**WHAT THE TASK REQUIRES**.
From the entries below, copy exactly the lines from the one that contains "add('bag', bag(), 'film');" through the one that contains "obj.matrix_world = world", both included, and only those.

* Start RECORDS TO PROCESS *

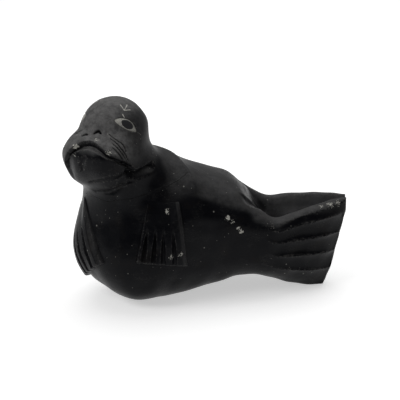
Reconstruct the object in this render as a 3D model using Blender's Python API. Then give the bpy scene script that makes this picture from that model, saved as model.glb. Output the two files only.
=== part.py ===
"""A resting seal carved from one block of black soapstone, raised head turned to its left."""

import bmesh
import bpy
import numpy as np

MM = 0.001

# Main sizes, in millimetres and degrees
LENGTH = 150.0
TRUNK_WIDTH = 67.0
HEIGHT = 111.5
HEAD_WIDTH = 36.0
CROWN_RISE = 17.0
HIND_FLIPPER_HEIGHT = 54.0
FACE_YAW = 56.0
HEAD_PITCH = 103.0

# Hind flippers
VALLEY_DEPTH = 10.0
TONGUE_STEP = 1.8
FLUTE_DEPTH = 1.9
SCALLOP_DEPTH = 0.9
TIP_ROUNDING = 0.7

# Fore flippers
FLIPPER_THICKNESS = 3.0
FLIPPER_TOP_WIDTH = 15.6
FLIPPER_LOW_WIDTH = 26.6
LEFT_FLIPPER_LENGTH = 35.0
RIGHT_FLIPPER_LENGTH = 41.0
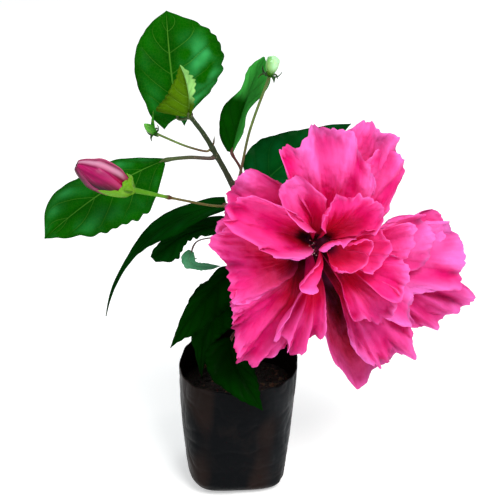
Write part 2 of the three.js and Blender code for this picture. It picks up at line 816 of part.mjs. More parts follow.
function budCalyx() {
  const cup = spindle(BUD_FOOT, budAxis, budLength, BUD_CALYX, BUD_SIDES);
  const end = BUD_FOOT.clone().addScaledVector(budAxis, 1);
  return fused([cup, stalk(BUD_STALK.height, [...BUD_STALK.via.map(vector), end], BUD_STALK.radius)]);
}

function greenBud(bud) {
  const foot = vector(bud.foot);
  const axis = vector(bud.tip).sub(foot);
  const length = axis.length();
  axis.normalize();
  const head = spindle(foot, axis, length, bud.profile, BUD_SIDES);
  const end = foot.clone().addScaledVector(axis, 1);
  const stem = stalk(bud.height, [...bud.via.map(vector), end], bud.radius);
  const bracts = Array.from({ length: bud.bracts }, (_, number) => {
    const angle = (number / bud.bracts) * 2 * Math.PI;
    return scale(foot, axis, angle, [1.2, 1], [length * 0.45, bud.bractReach], BRACT.half, BRACT.thickness);
  });
  return fused([head, stem, ...bracts]);
}

const colours = {
  film: new THREE.MeshStandardMaterial({ color: 0x1b1e22, roughness: 0.35 }),
  soil: new THREE.MeshStandardMaterial({ color: 0x2c1d14, roughness: 1 }),
  bark: new THREE.MeshStandardMaterial({ color: 0x4a3f2c, roughness: 0.8 }),
  leaf: new THREE.MeshStandardMaterial({ color: 0x136a12, roughness: 0.4 }),
  darkLeaf: new THREE.MeshStandardMaterial({ color: 0x0a3d12, roughness: 0.4 }),
  youngLeaf: new THREE.MeshStandardMaterial({ color: 0x6d8a1c, roughness: 0.45 }),
  paleLeaf: new THREE.MeshStandardMaterial({ color: 0x5cb584, roughness: 0.5 }),
  petal: new THREE.MeshStandardMaterial({ color: 0xf2358a, roughness: 0.6 }),
  bud: new THREE.MeshStandardMaterial({ color: 0xb51a5c, roughness: 0.5 }),
  calyx: new THREE.MeshStandardMaterial({ color: 0x83a92d, roughness: 0.5 }),
};

const LEAF_COLOURS = {
  leaf_top: 'leaf',
  leaf_left: 'leaf',
  leaf_young: 'youngLeaf',
  leaf_pale: 'paleLeaf',
};

const plant = new THREE.Group();

function add(name, geometry, colour) {
  const mesh = new THREE.Mesh(geometry, colours[colour]);
  mesh.name = name;
  plant.add(mesh);
}

add('bag', bag(), 'film');
add('soil', soil(), 'soil');
add('main_stem', limb(STEM_POINTS.map(vector), stemRadius, STEM.steps, STEM.sides), 'bark');
for (const leaf of LEAVES) {
  add(leaf.name, leafBody(leaf), LEAF_COLOURS[leaf.name] ?? 'darkLeaf');
}
add('bloom', bloom(), 'petal');
add('bloom_calyx', bloomCalyx(), 'calyx');
add('bud_petals', budPetals(), 'bud');
add('bud_calyx', budCalyx(), 'calyx');
for (const bud of GREEN_BUDS) {
  add(bud.name, greenBud(bud), 'calyx');
}

export default plant;
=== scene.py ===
import math
from collections import namedtuple

import bpy
import numpy as np
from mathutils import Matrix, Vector, noise


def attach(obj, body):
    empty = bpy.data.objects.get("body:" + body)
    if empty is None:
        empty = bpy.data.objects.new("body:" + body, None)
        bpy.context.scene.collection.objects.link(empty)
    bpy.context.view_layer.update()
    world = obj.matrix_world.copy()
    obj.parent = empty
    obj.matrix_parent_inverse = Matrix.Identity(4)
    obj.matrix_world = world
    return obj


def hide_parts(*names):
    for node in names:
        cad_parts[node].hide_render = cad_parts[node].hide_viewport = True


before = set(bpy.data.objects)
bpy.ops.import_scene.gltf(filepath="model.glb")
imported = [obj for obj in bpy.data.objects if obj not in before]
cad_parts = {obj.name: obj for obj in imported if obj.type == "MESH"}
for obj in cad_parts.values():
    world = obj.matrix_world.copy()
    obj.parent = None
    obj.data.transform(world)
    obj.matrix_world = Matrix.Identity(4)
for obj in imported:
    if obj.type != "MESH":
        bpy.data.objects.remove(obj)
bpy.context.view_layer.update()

# A young double hibiscus in a black nursery bag. Sizes are in millimetres until a mesh is made.

MM = 0.001


def srgb(red, green, blue):
    """A colour as a screen shows it, from 0 to 255, as the linear values that materials take."""
    c = np.array((red, green, blue)) / 255
    return np.where(c <= 0.04045, c / 12.92, ((c + 0.055) / 1.055) ** 2.4)


# The camera looks at the plant from the front, 25 degrees above level.
PHOTO_PIXELS = 500
PHOTO_FOCAL_PIXELS = 1129.03
CAMERA_RISE = 25
CAMERA_DISTANCE = 700
CAMERA_TARGET = (6.5, 0, 162)
LIGHT_TARGET = (0, 0, 160)
FLOOR_REACH = 24000

# The bag is round at its rim, and boxy and a little turned at its foot. A box value is the power of that
# rounded outline, 2 for a circle and more for a box. The foot's middle lies to the left of the rim's, and
# its bottom corner is larger on the left by CORNER_UNEVEN.
RIM_RADIUS = 38
RIM_BOX = 2.15
RIM_MIDDLE = -1
FOOT_WIDTH = 30.5
FOOT_DEPTH = 33
FOOT_BOX = 4.5
FOOT_TURN = 8
FOOT_MIDDLE = -4.6
FOOT_CORNER = 9
CORNER_UNEVEN = 3.5
LEFT_HEIGHT = 81.5
RIGHT_HEIGHT = 83.5
BACK_HEIGHT = 88
FILM = 0.45
BAG_STEPS = 288
BAG_ROWS = 100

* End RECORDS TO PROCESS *

**ANSWER TO THE TASK**.
add('bag', bag(), 'film');
add('soil', soil(), 'soil');
add('main_stem', limb(STEM_POINTS.map(vector), stemRadius, STEM.steps, STEM.sides), 'bark');
for (const leaf of LEAVES) {
  add(leaf.name, leafBody(leaf), LEAF_COLOURS[leaf.name] ?? 'darkLeaf');
}
add('bloom', bloom(), 'petal');
add('bloom_calyx', bloomCalyx(), 'calyx');
add('bud_petals', budPetals(), 'bud');
add('bud_calyx', budCalyx(), 'calyx');
for (const bud of GREEN_BUDS) {
  add(bud.name, greenBud(bud), 'calyx');
}

export default plant;
=== scene.py ===
import math
from collections import namedtuple

import bpy
import numpy as np
from mathutils import Matrix, Vector, noise


def attach(obj, body):
    empty = bpy.data.objects.get("body:" + body)
    if empty is None:
        empty = bpy.data.objects.new("body:" + body, None)
        bpy.context.scene.collection.objects.link(empty)
    bpy.context.view_layer.update()
    world = obj.matrix_world.copy()
    obj.parent = empty
    obj.matrix_parent_inverse = Matrix.Identity(4)
    obj.matrix_world = world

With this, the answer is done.